— Aim —
Give the lines again exactly, from the one holding "Reconstruct the object" to the last line of the listing below, both ends included and nothing added.

— CAD and scene scripts —
* Begin *

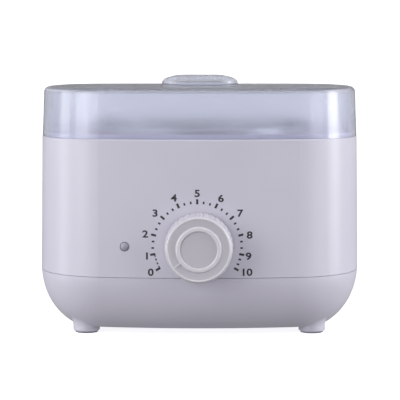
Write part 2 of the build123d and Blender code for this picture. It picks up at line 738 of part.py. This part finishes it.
save("heater_well", heater_well())
save("well_gasket", well_gasket())
save("well_studs", *well_studs())
save("well_nuts", *nuts(WELL_STUDS, DECK - WALL - NUT_HEIGHT))
save("band_heater", wrap(WELL_R + RUNNING, BAND_R, 54, 94, 12))
save("heater_tabs", heater_tab(SPLIT_AT - 15), heater_tab(SPLIT_AT + 15))
save("clamp_strap", clamp_strap())
save("strap_screw", strap_screw())
save("strap_nut", strap_nut())
save("insulation_wrap", wrap(STRAP_R + 0.3, WRAP_R, 50, 98, 42))
save("heat_shield", heat_shield())
save("shield_spacers", *[tube((x, y, SHIELD_Z), (x, y, WELL_FLOOR), 3.0, M3_HOLE) for x, y in SPACER_AT])
save("shield_studs", *[rod((x, y, 22.5), (x, y, WELL_FLOOR), M3_R) for x, y in SPACER_AT])
save("shield_nuts", *nuts(SPACER_AT, SHIELD_Z - SHIELD - NUT_HEIGHT))

save("thermostat_plate", thermostat_plate())
save("thermostat_case", thermostat_case())
save("thermostat_base", thermostat_base())
save("thermostat_tabs", *thermostat_tabs())
save("thermostat_screws", *thermostat_screws())
save("thermostat_shaft", shaft())
save("knob_insert", knob_insert())
save("control_knob", knob())
save("sensing_bulb", rod((BULB_ENDS[0], BULB_Y, BULB_Z), (BULB_ENDS[1], BULB_Y, BULB_Z), 3.0))
save("bulb_clip", Pos(sum(BULB_ENDS) / 2, BULB_Y, BULB_Z) * saddle(3.0, 12, WELL_FLOOR - BULB_Z))
save("thermal_fuse", thermal_fuse())
save("fuse_clip", Pos(FUSE_X, 6, FUSE_Z) * Rot(0, 0, 90) * saddle(2.0, 5, WELL_FLOOR - FUSE_Z))

save("indicator_lamp", lamp())
save("lamp_holder", lamp_holder())
save("lamp_board", lamp_board())

save("power_inlet", power_inlet())
save("inlet_pins", *[pin(x, z) for x, z in PINS])
save("inlet_screws", *inlet_screws())
save("inlet_nuts", *inlet_nuts())
save("terminal_block", terminal_block())
save("terminal_tubes", *terminal_tubes())
save("terminal_screws", *terminal_screws())
save("block_screws", *block_screws())
save("earth_lug", earth_lug())
save("earth_screw", earth_screw())

# ---- Leads: each one ends on its terminal, face to face
live, neutral = BLOCK_WAYS
tab_foot = CONTROL_TAB_Z - CONTROL_TAB_HALF
board_y = front_y(LAMP_X, LAMP_Z) + 9.6
board_foot = LAMP_Z - 9
lead("capillary_tube", CAPILLARY_R, (BULB_ENDS[0], BULB_Y, BULB_Z), (-40, BULB_Y, BULB_Z), (-48, -32, 37),
     (-46, -54, 33), (-36, -68, 28), (-22, -79, 24), (-8, -84, 25), (-8, -84, 32.5))
lead("lead_live_in", LEAD_R, (-7, 74, 49), (-7, 74, 34), (-10, 73, 20), (-22, 64, 13), (-34, 54, 12.5),
     (live, 40, BLOCK_Z))
lead("lead_neutral_in", LEAD_R, (7, 74, 49), (7, 74, 32), (5, 70, 18), (-6, 60, 12), (-20, 52, 12.5),
     (neutral, 40, BLOCK_Z))
lead("lead_live_thermostat", LEAD_R, (live, 22, BLOCK_Z), (-36, 8, 12), (-36, -14, 11), (-34, -40, 12),
     (-30, -62, 16), (-21, -74, 32), (-21, -74, tab_foot))
lead("lead_thermostat_fuse", LEAD_R, (21, -74, tab_foot), (21, -74, 37), (23, -60, 34), (24, -40, 36),
     (FUSE_X, -18, FUSE_Z), (FUSE_X, -7, FUSE_Z))
lead("lead_fuse_heater", LEAD_R, (FUSE_X, 19, FUSE_Z), (FUSE_X, 28, FUSE_Z), (32, 38, 36), (44, 42, 34),
     (50, 38.35, 37), (50, 38.35, 44))
lead("lead_neutral_heater", LEAD_R, (neutral, 22, BLOCK_Z), (-23, 8, 13), (-8, 0, 13), (10, 10, 13),
     (22, 34, 14), (28, 56, 19), (27, 65, 28), (23.6, 57.9, 36), (23.6, 57.9, 44))
lead("lead_earth", LEAD_R, (0, 74, 53), (0, 74, 46), (0, 71, 39), (0, 62, 36), (0, 55, 38),
     (0, 50, WELL_FLOOR - 1.1))
lead("lamp_lead_live", LAMP_LEAD_R, (-39, board_y, board_foot), (-39, board_y, 37), (-34, -81, 32),
     (-27, -77, 33), (-23.2, -74, 39), (-23.2, -74, tab_foot))
spur = neutral - 1.83
lead("lamp_lead_neutral", LAMP_LEAD_R, (spur, 22, BLOCK_Z), (spur, 10, BLOCK_Z), (-28, -2, 15),
     (-31, -18, 19), (-38, -40, 21), (-44, -60, 22), (-45, -76, 28), (-43, board_y, 36),
     (-43, board_y, board_foot))
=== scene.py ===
import json
import math

import bpy
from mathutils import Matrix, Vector


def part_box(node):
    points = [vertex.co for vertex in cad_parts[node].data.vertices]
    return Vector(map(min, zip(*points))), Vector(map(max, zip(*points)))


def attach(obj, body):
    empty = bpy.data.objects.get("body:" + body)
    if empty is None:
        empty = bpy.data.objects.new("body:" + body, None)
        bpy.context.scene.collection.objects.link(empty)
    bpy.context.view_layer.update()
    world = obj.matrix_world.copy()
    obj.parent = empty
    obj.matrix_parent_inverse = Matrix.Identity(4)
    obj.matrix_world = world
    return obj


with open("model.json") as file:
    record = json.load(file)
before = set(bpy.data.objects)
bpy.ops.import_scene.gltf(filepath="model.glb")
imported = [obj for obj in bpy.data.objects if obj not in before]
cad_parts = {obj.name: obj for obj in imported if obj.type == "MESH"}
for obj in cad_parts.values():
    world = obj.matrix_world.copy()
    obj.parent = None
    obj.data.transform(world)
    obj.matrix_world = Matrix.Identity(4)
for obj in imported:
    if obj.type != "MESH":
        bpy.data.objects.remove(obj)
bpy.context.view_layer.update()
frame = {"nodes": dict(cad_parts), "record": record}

MM = 0.001


# ---- Places, worked out from the frame

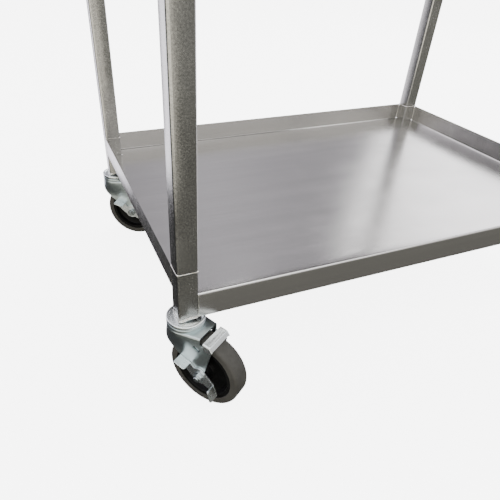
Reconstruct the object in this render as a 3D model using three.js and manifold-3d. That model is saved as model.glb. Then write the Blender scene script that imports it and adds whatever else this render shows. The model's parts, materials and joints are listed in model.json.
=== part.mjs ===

* End *

— Written answer —
Reconstruct the object in this render as a 3D model using three.js and manifold-3d. That model is saved as model.glb. Then write the Blender scene script that imports it and adds whatever else this render shows. The model's parts, materials and joints are listed in model.json.
=== part.mjs ===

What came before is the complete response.